■ MATERIAL ■
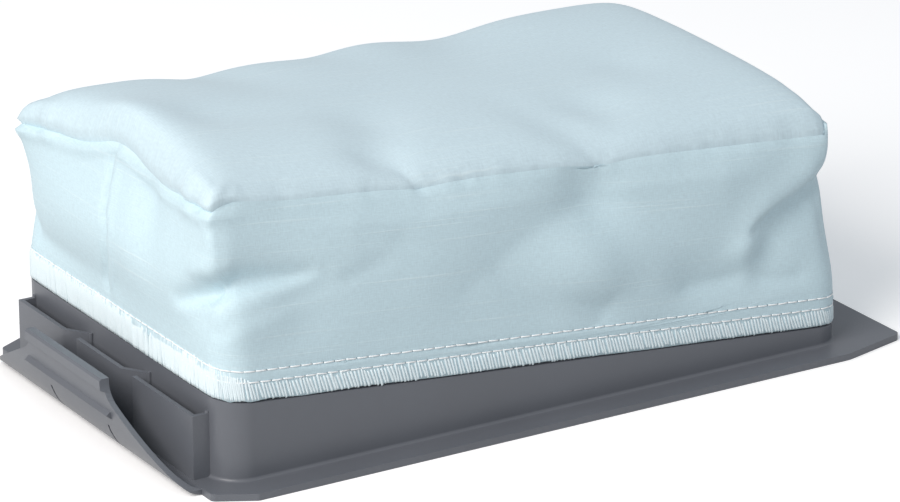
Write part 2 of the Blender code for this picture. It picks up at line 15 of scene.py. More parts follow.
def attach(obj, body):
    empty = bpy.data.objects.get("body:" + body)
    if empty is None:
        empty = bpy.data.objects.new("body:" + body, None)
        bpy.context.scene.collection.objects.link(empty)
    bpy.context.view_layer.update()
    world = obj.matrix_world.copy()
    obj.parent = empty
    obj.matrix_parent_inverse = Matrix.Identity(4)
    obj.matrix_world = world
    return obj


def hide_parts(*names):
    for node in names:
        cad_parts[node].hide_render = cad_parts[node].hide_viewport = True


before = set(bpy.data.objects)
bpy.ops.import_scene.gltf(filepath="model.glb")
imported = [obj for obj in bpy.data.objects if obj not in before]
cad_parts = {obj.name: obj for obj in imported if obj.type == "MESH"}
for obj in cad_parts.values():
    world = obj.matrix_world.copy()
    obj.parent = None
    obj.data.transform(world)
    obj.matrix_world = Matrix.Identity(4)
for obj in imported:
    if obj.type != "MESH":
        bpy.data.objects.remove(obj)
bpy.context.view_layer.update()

# Camera and studio
# A long lens looks down at the latch end and the front. A pale floor runs out of the picture on
# all sides. A large, slightly warm lamp stands at the latch end, and the pale room lights the rest.

scene = bpy.context.scene
scene.view_settings.view_transform = "Standard"

camera = bpy.data.objects.new("camera", bpy.data.cameras.new("camera"))
scene.collection.objects.link(camera)
camera.data.sensor_width = 36
camera.data.lens = 182.56
camera.data.clip_end = 30
camera.location = (-0.63292, -1.03731, 0.47817)
camera.rotation_mode = "QUATERNION"
camera.rotation_quaternion = Vector((0.4917, 0.7992, -0.3458)).to_track_quat("-Z", "Y")
scene.camera = camera


def softbox(name, place, target, width, height, power, tint):
    """A rectangular lamp that faces its target."""
    lamp = bpy.data.lights.new(name, "AREA")
    lamp.shape = "RECTANGLE"
    lamp.size = width
    lamp.size_y = height
    lamp.energy = power
    lamp.color = tint
    holder = bpy.data.objects.new(name, lamp)
    holder.location = place
    aim = Vector(target) - Vector(place)
    holder.rotation_euler = aim.to_track_quat("-Z", "Y").to_euler()
    scene.collection.objects.link(holder)


softbox("latch_side_lamp", (-1.15, -0.42, 0.98), (0, 0, 0.04), 0.9, 0.9, 21.3, (1, 0.95, 0.91))

world = bpy.data.worlds.new("studio")
world.use_nodes = True
world.node_tree.nodes["Background"].inputs["Color"].default_value = (0.95, 1, 1.06, 1)
world.node_tree.nodes["Background"].inputs["Strength"].default_value = 0.53
scene.world = world

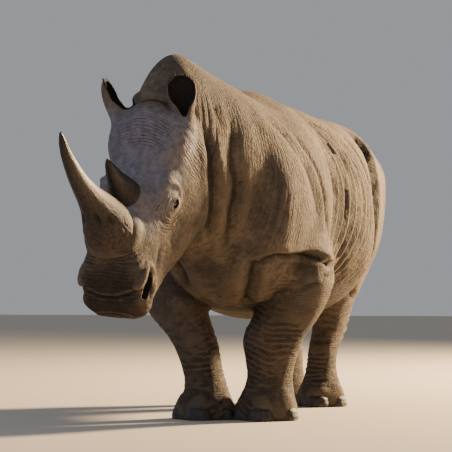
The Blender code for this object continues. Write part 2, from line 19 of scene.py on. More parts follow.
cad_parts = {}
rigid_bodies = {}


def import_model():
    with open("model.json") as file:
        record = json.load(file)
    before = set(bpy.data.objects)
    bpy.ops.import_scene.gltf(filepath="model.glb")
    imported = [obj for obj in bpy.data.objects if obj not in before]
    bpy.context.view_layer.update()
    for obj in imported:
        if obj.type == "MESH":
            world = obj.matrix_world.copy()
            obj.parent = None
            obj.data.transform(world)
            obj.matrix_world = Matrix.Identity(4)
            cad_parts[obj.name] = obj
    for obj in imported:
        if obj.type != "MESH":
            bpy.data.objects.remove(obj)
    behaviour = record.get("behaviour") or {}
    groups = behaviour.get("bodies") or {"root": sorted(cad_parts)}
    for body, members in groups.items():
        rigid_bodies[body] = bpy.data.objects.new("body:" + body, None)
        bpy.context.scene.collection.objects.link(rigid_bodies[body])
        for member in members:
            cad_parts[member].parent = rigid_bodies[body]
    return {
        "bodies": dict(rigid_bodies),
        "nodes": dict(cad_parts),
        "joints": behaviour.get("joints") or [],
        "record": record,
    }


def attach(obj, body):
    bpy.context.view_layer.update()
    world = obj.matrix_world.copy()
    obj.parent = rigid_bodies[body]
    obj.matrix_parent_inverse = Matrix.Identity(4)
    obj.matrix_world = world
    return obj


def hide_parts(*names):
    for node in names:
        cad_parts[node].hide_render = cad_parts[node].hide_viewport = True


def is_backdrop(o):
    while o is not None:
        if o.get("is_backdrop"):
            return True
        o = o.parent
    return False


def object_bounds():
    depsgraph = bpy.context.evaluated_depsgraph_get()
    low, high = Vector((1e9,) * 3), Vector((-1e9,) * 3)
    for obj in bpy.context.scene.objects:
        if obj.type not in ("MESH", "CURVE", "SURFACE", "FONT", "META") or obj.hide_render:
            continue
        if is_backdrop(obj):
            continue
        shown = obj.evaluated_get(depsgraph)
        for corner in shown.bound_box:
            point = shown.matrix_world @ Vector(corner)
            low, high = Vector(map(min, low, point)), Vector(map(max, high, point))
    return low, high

■ WHAT IS BEING ASKED ■
Return what is listed above, exactly and completely.

■ ANSWER IN FULL ■
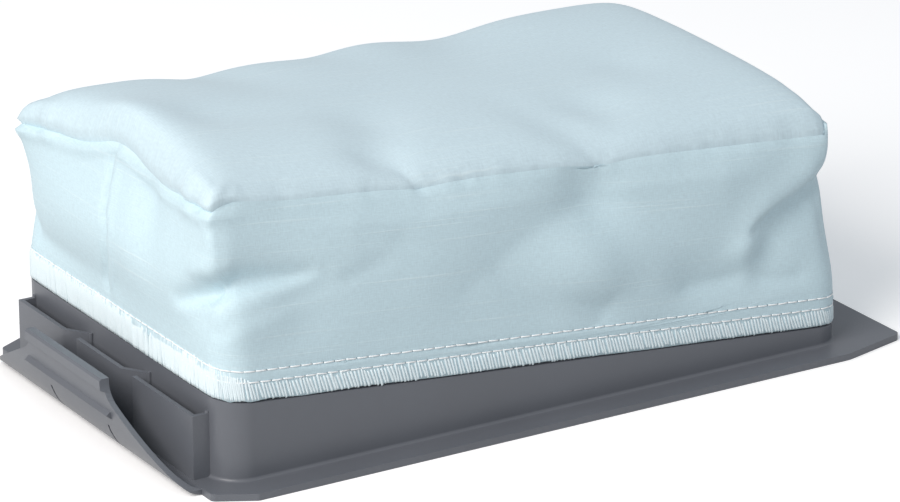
Write part 2 of the Blender code for this picture. It picks up at line 15 of scene.py. More parts follow.
def attach(obj, body):
    empty = bpy.data.objects.get("body:" + body)
    if empty is None:
        empty = bpy.data.objects.new("body:" + body, None)
        bpy.context.scene.collection.objects.link(empty)
    bpy.context.view_layer.update()
    world = obj.matrix_world.copy()
    obj.parent = empty
    obj.matrix_parent_inverse = Matrix.Identity(4)
    obj.matrix_world = world
    return obj


def hide_parts(*names):
    for node in names:
        cad_parts[node].hide_render = cad_parts[node].hide_viewport = True


before = set(bpy.data.objects)
bpy.ops.import_scene.gltf(filepath="model.glb")
imported = [obj for obj in bpy.data.objects if obj not in before]
cad_parts = {obj.name: obj for obj in imported if obj.type == "MESH"}
for obj in cad_parts.values():
    world = obj.matrix_world.copy()
    obj.parent = None
    obj.data.transform(world)
    obj.matrix_world = Matrix.Identity(4)
for obj in imported:
    if obj.type != "MESH":
        bpy.data.objects.remove(obj)
bpy.context.view_layer.update()

# Camera and studio
# A long lens looks down at the latch end and the front. A pale floor runs out of the picture on
# all sides. A large, slightly warm lamp stands at the latch end, and the pale room lights the rest.

scene = bpy.context.scene
scene.view_settings.view_transform = "Standard"

camera = bpy.data.objects.new("camera", bpy.data.cameras.new("camera"))
scene.collection.objects.link(camera)
camera.data.sensor_width = 36
camera.data.lens = 182.56
camera.data.clip_end = 30
camera.location = (-0.63292, -1.03731, 0.47817)
camera.rotation_mode = "QUATERNION"
camera.rotation_quaternion = Vector((0.4917, 0.7992, -0.3458)).to_track_quat("-Z", "Y")
scene.camera = camera


def softbox(name, place, target, width, height, power, tint):
    """A rectangular lamp that faces its target."""
    lamp = bpy.data.lights.new(name, "AREA")
    lamp.shape = "RECTANGLE"
    lamp.size = width
    lamp.size_y = height
    lamp.energy = power
    lamp.color = tint
    holder = bpy.data.objects.new(name, lamp)
    holder.location = place
    aim = Vector(target) - Vector(place)
    holder.rotation_euler = aim.to_track_quat("-Z", "Y").to_euler()
    scene.collection.objects.link(holder)


softbox("latch_side_lamp", (-1.15, -0.42, 0.98), (0, 0, 0.04), 0.9, 0.9, 21.3, (1, 0.95, 0.91))

world = bpy.data.worlds.new("studio")
world.use_nodes = True
world.node_tree.nodes["Background"].inputs["Color"].default_value = (0.95, 1, 1.06, 1)
world.node_tree.nodes["Background"].inputs["Strength"].default_value = 0.53
scene.world = world

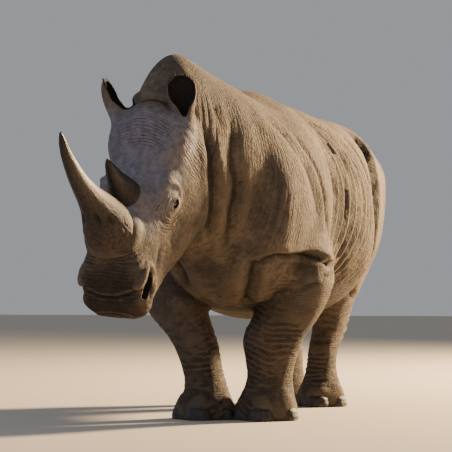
The Blender code for this object continues. Write part 2, from line 19 of scene.py on. More parts follow.
cad_parts = {}
rigid_bodies = {}


def import_model():
    with open("model.json") as file:
        record = json.load(file)
    before = set(bpy.data.objects)
    bpy.ops.import_scene.gltf(filepath="model.glb")
    imported = [obj for obj in bpy.data.objects if obj not in before]
    bpy.context.view_layer.update()
    for obj in imported:
        if obj.type == "MESH":
            world = obj.matrix_world.copy()
            obj.parent = None
            obj.data.transform(world)
            obj.matrix_world = Matrix.Identity(4)
            cad_parts[obj.name] = obj
    for obj in imported:
        if obj.type != "MESH":
            bpy.data.objects.remove(obj)
    behaviour = record.get("behaviour") or {}
    groups = behaviour.get("bodies") or {"root": sorted(cad_parts)}
    for body, members in groups.items():
        rigid_bodies[body] = bpy.data.objects.new("body:" + body, None)
        bpy.context.scene.collection.objects.link(rigid_bodies[body])
        for member in members:
            cad_parts[member].parent = rigid_bodies[body]
    return {
        "bodies": dict(rigid_bodies),
        "nodes": dict(cad_parts),
        "joints": behaviour.get("joints") or [],
        "record": record,
    }


def attach(obj, body):
    bpy.context.view_layer.update()
    world = obj.matrix_world.copy()
    obj.parent = rigid_bodies[body]
    obj.matrix_parent_inverse = Matrix.Identity(4)
    obj.matrix_world = world
    return obj


def hide_parts(*names):
    for node in names:
        cad_parts[node].hide_render = cad_parts[node].hide_viewport = True


def is_backdrop(o):
    while o is not None:
        if o.get("is_backdrop"):
            return True
        o = o.parent
    return False


def object_bounds():
    depsgraph = bpy.context.evaluated_depsgraph_get()
    low, high = Vector((1e9,) * 3), Vector((-1e9,) * 3)
    for obj in bpy.context.scene.objects:
        if obj.type not in ("MESH", "CURVE", "SURFACE", "FONT", "META") or obj.hide_render:
            continue
        if is_backdrop(obj):
            continue
        shown = obj.evaluated_get(depsgraph)
        for corner in shown.bound_box:
            point = shown.matrix_world @ Vector(corner)
            low, high = Vector(map(min, low, point)), Vector(map(max, high, point))
    return low, high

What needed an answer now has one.